Let me illustrate how all this works.

Assume Joe, a U.S. person, transfers assets to a foreign trust for the benefit of his family, some of whom are U.S. persons. Joe does not continue to possess or enjoy the transferred property, or retain a right to the income from the property, or retain a power of appointment.

Tax 1 (Gift Tax) – The transfer is completed gift and subject to gift tax since Joe didn’t continue to possess or enjoy the transferred property, or retain a right to the income from the property, or retain a power of appointment.

Tax 2 (Income Tax) – Because the trust has U.S. beneficiaries, Joe will continue to be treated as the owner of the transferred assets for U.S. income tax purposes and will be liable for income tax on the income generated by transferred assets.

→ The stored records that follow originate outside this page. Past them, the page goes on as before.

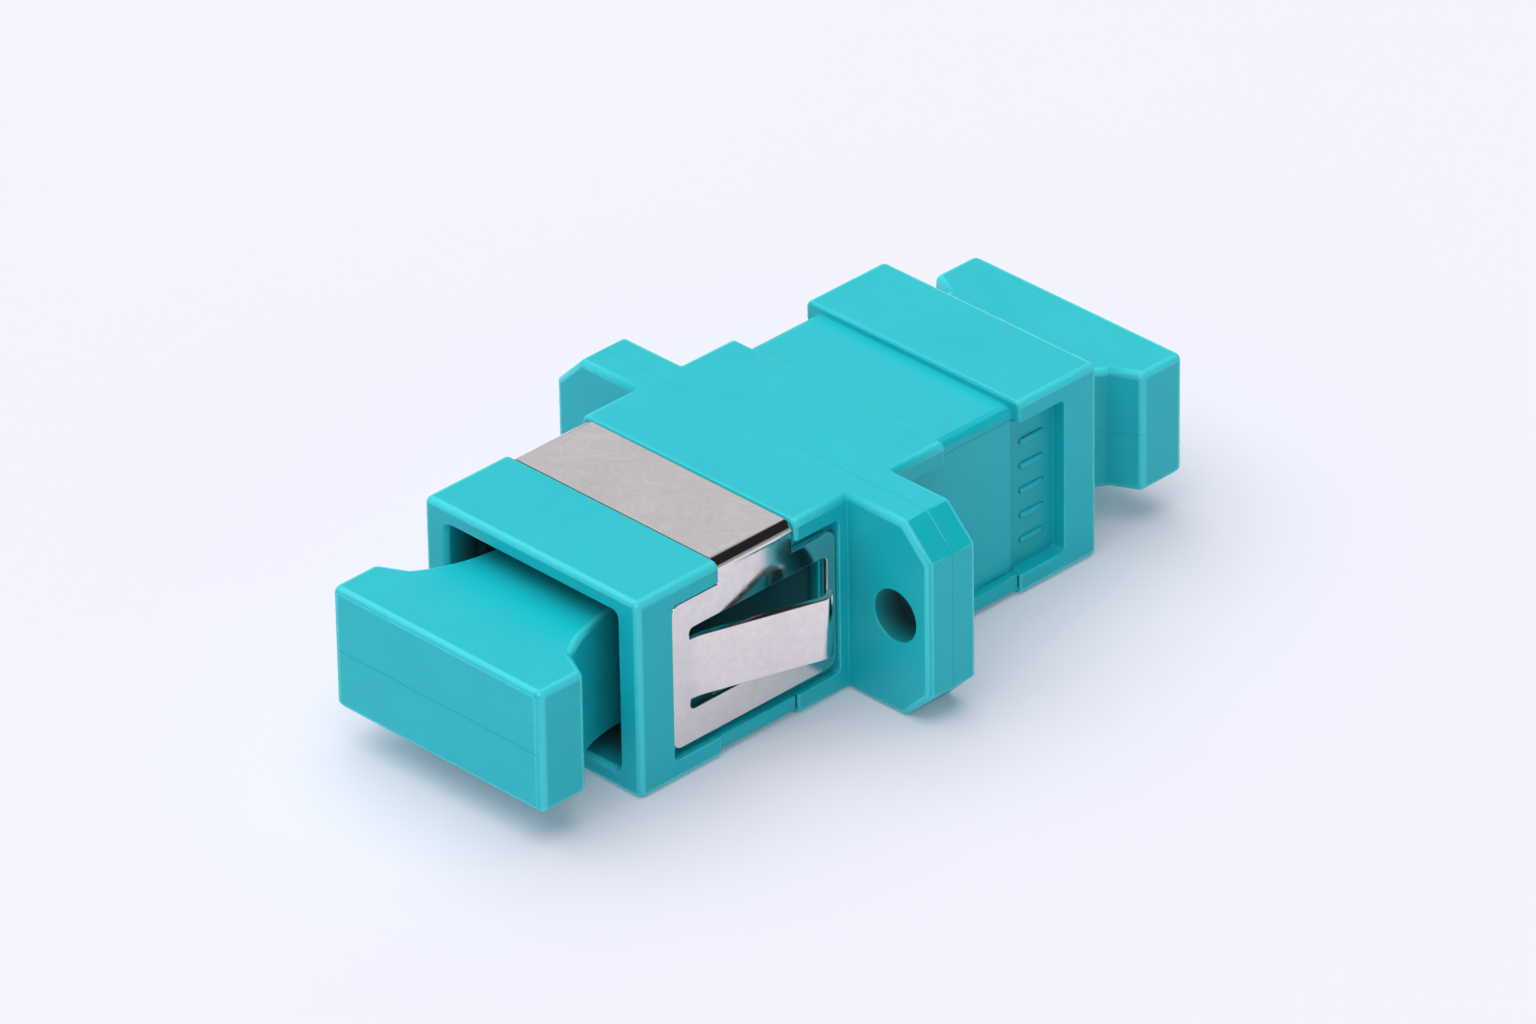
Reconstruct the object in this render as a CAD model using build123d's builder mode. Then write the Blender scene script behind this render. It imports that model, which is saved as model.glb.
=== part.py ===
from build123d import *
from math import cos, radians, sin
import os

# SC simplex fibre adapter with a mounting flange, a sheet metal panel clip
# and a push-in dust cap in each port.
# X runs across the flange from hole to hole, Y along the plug axis and Z up.
# The origin is on the surface it lies on, under the weld plane of its halves.
# The front port, on the side of the panel clip, faces -Y. Lengths are in mm.

# Moulded housing halves
body_width = 12.6
body_height = 9.4
half_length = 13.5
body_edge_round = 0.35
end_edge_round = 0.3
flange_thickness = 1.4
ear_chamfer = 1.5
flange_edge_round = 0.3
weld_edge_break = 0.05
hole_pitch = 18.0
hole_diameter = 2.4
hole_margin = 0.8
flange_width = hole_pitch + hole_diameter + 2 * hole_margin
axis_height = body_height / 2

# Ports, one in the outer end of each half
mouth_width = 10.0
mouth_depth = 1.8
throat_width = 9.2
throat_height = 7.5
port_corner = 0.25
mouth_chamfer = 0.2
keyway_width = 2.4
keyway_depth = 0.55
keyway_length = 4.6

# Groove for the strap of the clip and the shallow pockets in both sides
groove_start = 4.4
groove_length = 4.4
groove_depth = 0.4
groove_side_depth = 0.5
groove_base_depth = 0.15
groove_corner = 0.5
shoulder_chamfer = 0.1
lip_notch_depth = 0.15
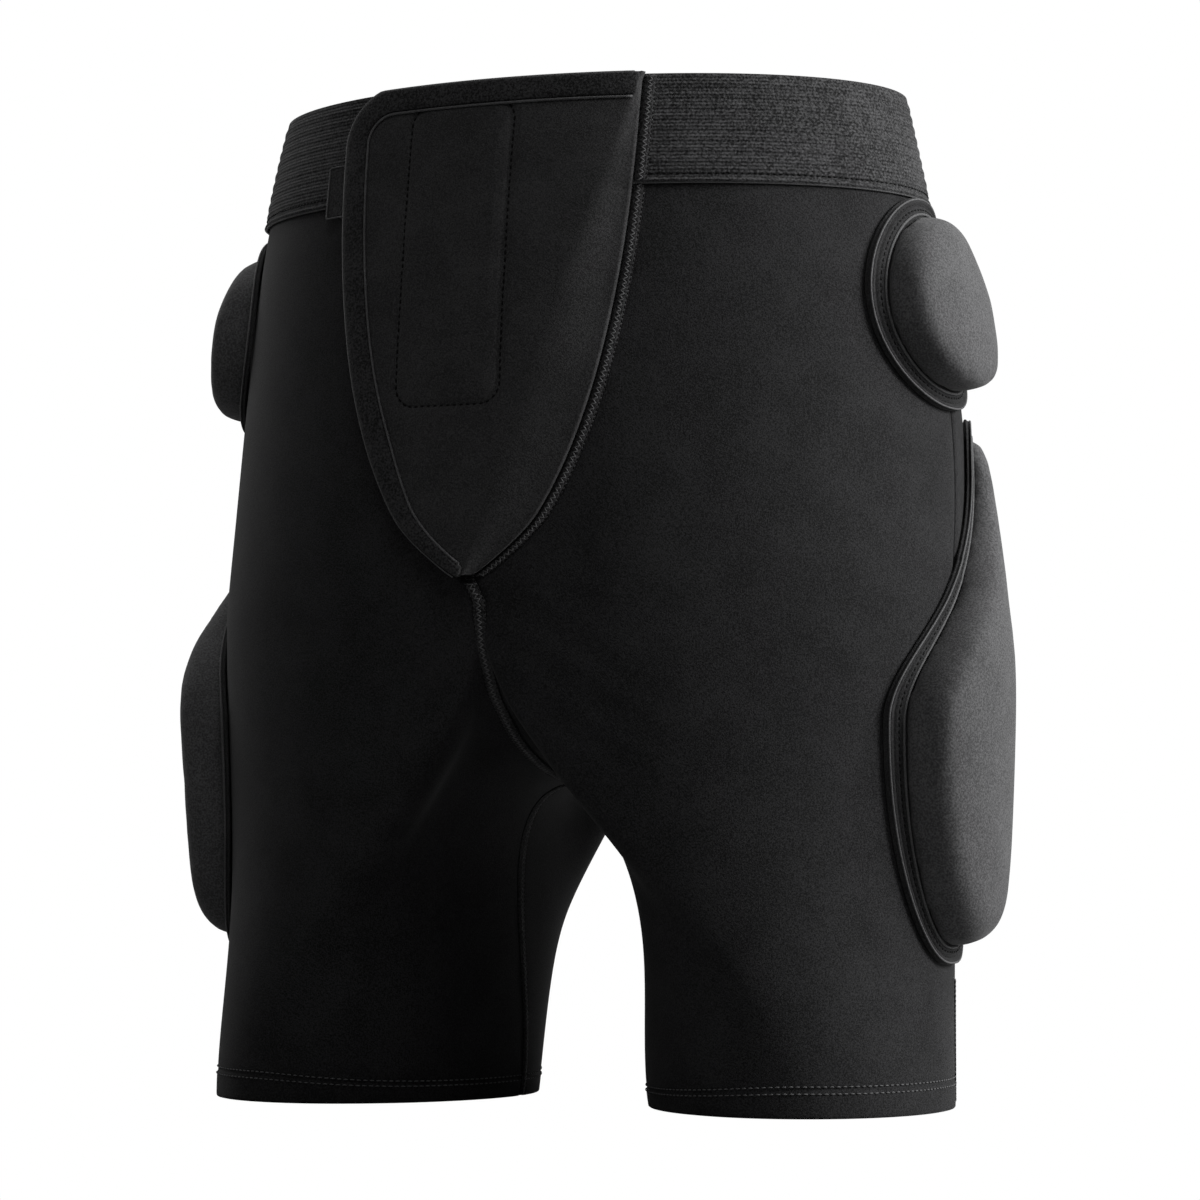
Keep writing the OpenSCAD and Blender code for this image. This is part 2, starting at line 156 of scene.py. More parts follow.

Tax 3 (IRC 684) – IRC 684 was not triggered when Joe transferred assets to the foreign trust because he continued to be treated as the owner of the transferred assets for U.S. income tax purposes. What happens when Joe dies though? Since he will no longer treated as the owner of the transferred assets for U.S. income tax purposes and the gift was a completed gift (transferred outside of his estate), the assets will be deemed to have been transferred just before his death for IRC 684 purposes. Any appreciation will be subject to tax. There is no step-up in basis with gifted assets so Joe’s original basis will apply in calculating any gain. This outcome would be the same if Joe expatriated rather than died.

Here is another illustration of IRC 684 in action. Assume the same facts as above, except the foreign trust prohibits U.S. beneficiaries. In this scenario, the gift tax would apply because it is a completed gift. Joe would, however, not continue to be treated as the owner of the transferred assets for U.S. income tax purposes because U.S. beneficiaries are prohibited. Therefore, IRC 684 is triggered, and the transfer is subject to both gift tax and capital gains tax on any appreciation of the transferred assets. Joe would, however, not be liable for U.S. income taxes on the income generated by the transferred assets.

The interaction of IRC 684 with other IRC sections can have far reaching (and dire) tax consequences, including in situations where a non-U.S. person transfers assets to a foreign trust and later becomes a U.S. person.

This post is hardly an in-depth treatise on foreign trust taxation. The point of this post is simply to point out that foreign trust taxation is minefield. Absent expert advice and drafting, the tax consequences can be dire and unintended.